Aim of the task |
Give all of the lines again exactly as they read.
** BEGIN Data provided **
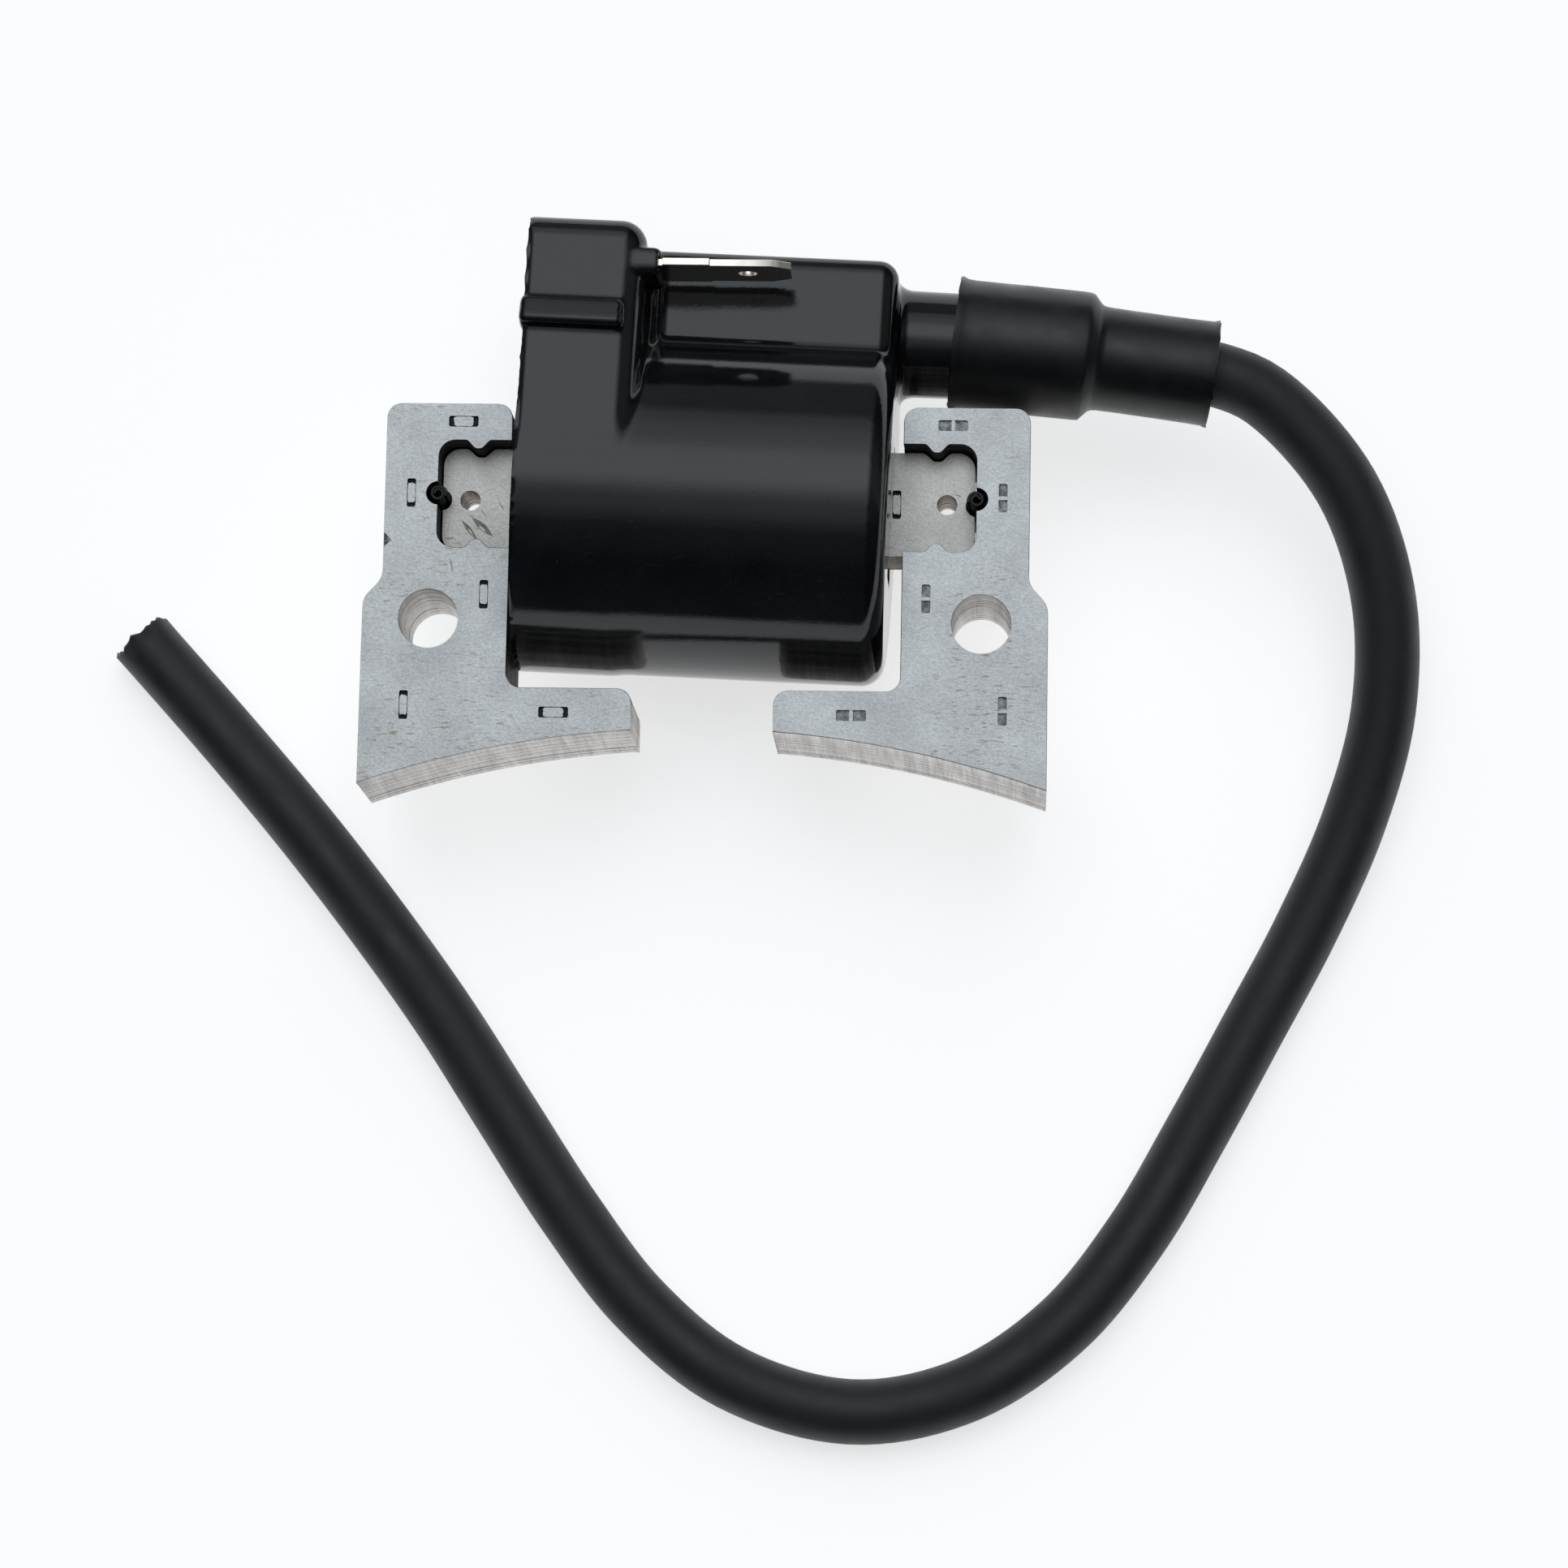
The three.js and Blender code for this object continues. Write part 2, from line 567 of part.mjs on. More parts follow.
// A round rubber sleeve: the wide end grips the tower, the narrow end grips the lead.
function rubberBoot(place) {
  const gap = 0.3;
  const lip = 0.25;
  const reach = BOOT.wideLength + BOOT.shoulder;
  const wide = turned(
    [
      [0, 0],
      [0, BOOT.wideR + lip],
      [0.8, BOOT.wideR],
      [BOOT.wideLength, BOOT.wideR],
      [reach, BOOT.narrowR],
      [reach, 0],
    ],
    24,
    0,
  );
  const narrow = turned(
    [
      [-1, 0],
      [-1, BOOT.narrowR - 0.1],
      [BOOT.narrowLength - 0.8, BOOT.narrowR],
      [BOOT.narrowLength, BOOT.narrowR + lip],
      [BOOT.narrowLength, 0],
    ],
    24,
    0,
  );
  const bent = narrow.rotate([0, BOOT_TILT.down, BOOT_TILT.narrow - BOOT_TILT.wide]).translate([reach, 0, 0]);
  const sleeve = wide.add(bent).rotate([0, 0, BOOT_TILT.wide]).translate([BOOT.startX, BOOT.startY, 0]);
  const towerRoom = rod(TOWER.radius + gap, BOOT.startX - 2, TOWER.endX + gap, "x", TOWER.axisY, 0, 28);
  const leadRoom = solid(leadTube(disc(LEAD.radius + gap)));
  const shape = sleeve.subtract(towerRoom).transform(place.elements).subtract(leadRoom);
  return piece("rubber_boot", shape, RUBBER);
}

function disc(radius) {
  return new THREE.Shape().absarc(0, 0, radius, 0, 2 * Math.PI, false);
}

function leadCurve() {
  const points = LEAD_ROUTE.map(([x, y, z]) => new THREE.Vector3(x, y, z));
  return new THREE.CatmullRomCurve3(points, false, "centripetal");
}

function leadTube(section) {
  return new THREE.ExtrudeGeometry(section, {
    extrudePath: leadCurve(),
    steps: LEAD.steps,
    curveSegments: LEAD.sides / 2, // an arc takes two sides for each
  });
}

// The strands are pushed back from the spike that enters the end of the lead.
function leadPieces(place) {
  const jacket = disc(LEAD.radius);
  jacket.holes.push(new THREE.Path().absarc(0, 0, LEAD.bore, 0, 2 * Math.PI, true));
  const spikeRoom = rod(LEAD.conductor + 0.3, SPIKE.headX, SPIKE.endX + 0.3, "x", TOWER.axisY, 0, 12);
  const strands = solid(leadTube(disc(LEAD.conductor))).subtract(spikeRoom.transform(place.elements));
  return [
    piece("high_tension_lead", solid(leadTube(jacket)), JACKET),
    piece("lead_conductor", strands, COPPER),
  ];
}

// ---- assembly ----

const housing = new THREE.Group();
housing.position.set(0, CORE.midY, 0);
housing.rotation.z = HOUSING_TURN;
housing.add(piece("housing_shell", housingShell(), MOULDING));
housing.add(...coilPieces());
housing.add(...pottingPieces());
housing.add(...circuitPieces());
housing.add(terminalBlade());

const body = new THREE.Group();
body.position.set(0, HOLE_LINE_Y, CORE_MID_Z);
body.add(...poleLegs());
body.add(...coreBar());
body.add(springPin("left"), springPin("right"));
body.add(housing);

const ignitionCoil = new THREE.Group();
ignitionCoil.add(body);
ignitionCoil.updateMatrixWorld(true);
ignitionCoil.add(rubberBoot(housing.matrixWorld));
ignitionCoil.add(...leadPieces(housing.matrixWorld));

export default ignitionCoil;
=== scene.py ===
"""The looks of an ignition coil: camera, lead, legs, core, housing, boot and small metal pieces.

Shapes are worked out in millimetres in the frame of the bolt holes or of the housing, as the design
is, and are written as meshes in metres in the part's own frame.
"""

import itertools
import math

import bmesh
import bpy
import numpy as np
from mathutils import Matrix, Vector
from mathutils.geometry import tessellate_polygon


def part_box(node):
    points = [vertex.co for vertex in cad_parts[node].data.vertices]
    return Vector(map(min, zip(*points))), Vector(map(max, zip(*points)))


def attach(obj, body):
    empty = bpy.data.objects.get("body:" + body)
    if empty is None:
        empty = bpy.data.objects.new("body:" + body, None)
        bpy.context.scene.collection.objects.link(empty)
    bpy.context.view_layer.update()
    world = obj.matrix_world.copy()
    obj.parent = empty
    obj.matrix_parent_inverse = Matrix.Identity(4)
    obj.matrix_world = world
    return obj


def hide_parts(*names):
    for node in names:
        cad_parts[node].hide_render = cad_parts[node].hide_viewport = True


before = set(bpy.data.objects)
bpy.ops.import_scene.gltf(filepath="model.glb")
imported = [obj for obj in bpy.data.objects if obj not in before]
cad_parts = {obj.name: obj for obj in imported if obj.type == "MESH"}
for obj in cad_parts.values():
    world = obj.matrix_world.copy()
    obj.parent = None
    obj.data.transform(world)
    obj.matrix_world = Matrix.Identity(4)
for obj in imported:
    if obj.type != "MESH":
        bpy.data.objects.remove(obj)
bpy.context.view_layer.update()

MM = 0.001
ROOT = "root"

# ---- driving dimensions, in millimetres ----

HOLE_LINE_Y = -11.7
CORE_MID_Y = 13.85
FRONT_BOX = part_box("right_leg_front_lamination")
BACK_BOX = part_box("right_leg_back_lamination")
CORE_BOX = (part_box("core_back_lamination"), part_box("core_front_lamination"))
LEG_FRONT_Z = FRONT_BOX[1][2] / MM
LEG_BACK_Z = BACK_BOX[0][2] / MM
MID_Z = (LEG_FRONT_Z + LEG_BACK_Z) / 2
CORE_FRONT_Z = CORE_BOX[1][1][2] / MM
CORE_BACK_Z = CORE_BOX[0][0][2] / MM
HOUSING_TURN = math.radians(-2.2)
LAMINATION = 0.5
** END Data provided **
Response to this task |
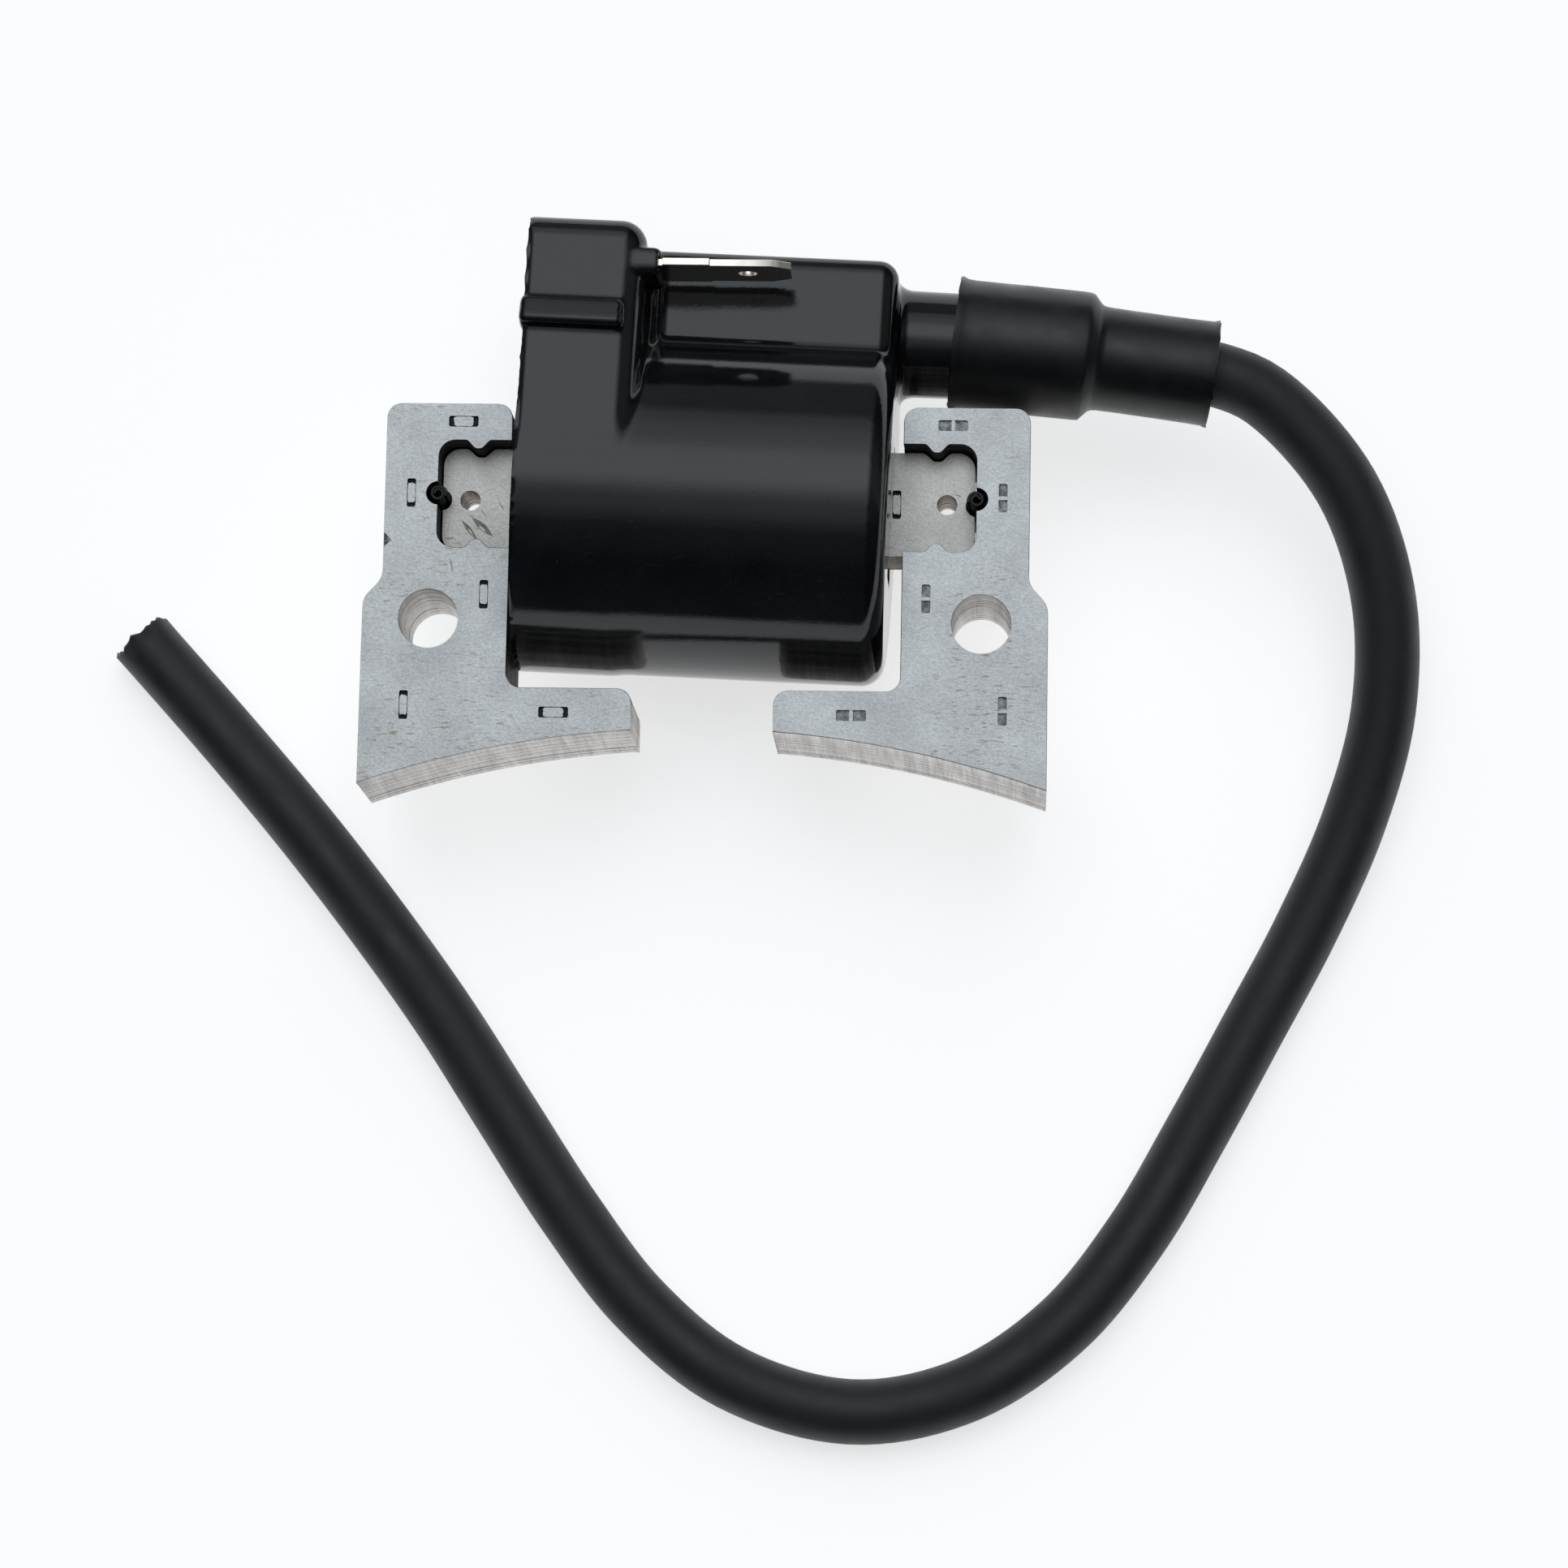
The three.js and Blender code for this object continues. Write part 2, from line 567 of part.mjs on. More parts follow.
// A round rubber sleeve: the wide end grips the tower, the narrow end grips the lead.
function rubberBoot(place) {
  const gap = 0.3;
  const lip = 0.25;
  const reach = BOOT.wideLength + BOOT.shoulder;
  const wide = turned(
    [
      [0, 0],
      [0, BOOT.wideR + lip],
      [0.8, BOOT.wideR],
      [BOOT.wideLength, BOOT.wideR],
      [reach, BOOT.narrowR],
      [reach, 0],
    ],
    24,
    0,
  );
  const narrow = turned(
    [
      [-1, 0],
      [-1, BOOT.narrowR - 0.1],
      [BOOT.narrowLength - 0.8, BOOT.narrowR],
      [BOOT.narrowLength, BOOT.narrowR + lip],
      [BOOT.narrowLength, 0],
    ],
    24,
    0,
  );
  const bent = narrow.rotate([0, BOOT_TILT.down, BOOT_TILT.narrow - BOOT_TILT.wide]).translate([reach, 0, 0]);
  const sleeve = wide.add(bent).rotate([0, 0, BOOT_TILT.wide]).translate([BOOT.startX, BOOT.startY, 0]);
  const towerRoom = rod(TOWER.radius + gap, BOOT.startX - 2, TOWER.endX + gap, "x", TOWER.axisY, 0, 28);
  const leadRoom = solid(leadTube(disc(LEAD.radius + gap)));
  const shape = sleeve.subtract(towerRoom).transform(place.elements).subtract(leadRoom);
  return piece("rubber_boot", shape, RUBBER);
}

function disc(radius) {
  return new THREE.Shape().absarc(0, 0, radius, 0, 2 * Math.PI, false);
}

function leadCurve() {
  const points = LEAD_ROUTE.map(([x, y, z]) => new THREE.Vector3(x, y, z));
  return new THREE.CatmullRomCurve3(points, false, "centripetal");
}

function leadTube(section) {
  return new THREE.ExtrudeGeometry(section, {
    extrudePath: leadCurve(),
    steps: LEAD.steps,
    curveSegments: LEAD.sides / 2, // an arc takes two sides for each
  });
}

// The strands are pushed back from the spike that enters the end of the lead.
function leadPieces(place) {
  const jacket = disc(LEAD.radius);
  jacket.holes.push(new THREE.Path().absarc(0, 0, LEAD.bore, 0, 2 * Math.PI, true));
  const spikeRoom = rod(LEAD.conductor + 0.3, SPIKE.headX, SPIKE.endX + 0.3, "x", TOWER.axisY, 0, 12);
  const strands = solid(leadTube(disc(LEAD.conductor))).subtract(spikeRoom.transform(place.elements));
  return [
    piece("high_tension_lead", solid(leadTube(jacket)), JACKET),
    piece("lead_conductor", strands, COPPER),
  ];
}

// ---- assembly ----

const housing = new THREE.Group();
housing.position.set(0, CORE.midY, 0);
housing.rotation.z = HOUSING_TURN;
housing.add(piece("housing_shell", housingShell(), MOULDING));
housing.add(...coilPieces());
housing.add(...pottingPieces());
housing.add(...circuitPieces());
housing.add(terminalBlade());

const body = new THREE.Group();
body.position.set(0, HOLE_LINE_Y, CORE_MID_Z);
body.add(...poleLegs());
body.add(...coreBar());
body.add(springPin("left"), springPin("right"));
body.add(housing);

const ignitionCoil = new THREE.Group();
ignitionCoil.add(body);
ignitionCoil.updateMatrixWorld(true);
ignitionCoil.add(rubberBoot(housing.matrixWorld));
ignitionCoil.add(...leadPieces(housing.matrixWorld));

export default ignitionCoil;
=== scene.py ===
"""The looks of an ignition coil: camera, lead, legs, core, housing, boot and small metal pieces.

Shapes are worked out in millimetres in the frame of the bolt holes or of the housing, as the design
is, and are written as meshes in metres in the part's own frame.
"""

import itertools
import math

import bmesh
import bpy
import numpy as np
from mathutils import Matrix, Vector
from mathutils.geometry import tessellate_polygon


def part_box(node):
    points = [vertex.co for vertex in cad_parts[node].data.vertices]
    return Vector(map(min, zip(*points))), Vector(map(max, zip(*points)))


def attach(obj, body):
    empty = bpy.data.objects.get("body:" + body)
    if empty is None:
        empty = bpy.data.objects.new("body:" + body, None)
        bpy.context.scene.collection.objects.link(empty)
    bpy.context.view_layer.update()
    world = obj.matrix_world.copy()
    obj.parent = empty
    obj.matrix_parent_inverse = Matrix.Identity(4)
    obj.matrix_world = world
    return obj


def hide_parts(*names):
    for node in names:
        cad_parts[node].hide_render = cad_parts[node].hide_viewport = True


before = set(bpy.data.objects)
bpy.ops.import_scene.gltf(filepath="model.glb")
imported = [obj for obj in bpy.data.objects if obj not in before]
cad_parts = {obj.name: obj for obj in imported if obj.type == "MESH"}
for obj in cad_parts.values():
    world = obj.matrix_world.copy()
    obj.parent = None
    obj.data.transform(world)
    obj.matrix_world = Matrix.Identity(4)
for obj in imported:
    if obj.type != "MESH":
        bpy.data.objects.remove(obj)
bpy.context.view_layer.update()

MM = 0.001
ROOT = "root"

# ---- driving dimensions, in millimetres ----

HOLE_LINE_Y = -11.7
CORE_MID_Y = 13.85
FRONT_BOX = part_box("right_leg_front_lamination")
BACK_BOX = part_box("right_leg_back_lamination")
CORE_BOX = (part_box("core_back_lamination"), part_box("core_front_lamination"))
LEG_FRONT_Z = FRONT_BOX[1][2] / MM
LEG_BACK_Z = BACK_BOX[0][2] / MM
MID_Z = (LEG_FRONT_Z + LEG_BACK_Z) / 2
CORE_FRONT_Z = CORE_BOX[1][1][2] / MM
CORE_BACK_Z = CORE_BOX[0][0][2] / MM
HOUSING_TURN = math.radians(-2.2)
LAMINATION = 0.5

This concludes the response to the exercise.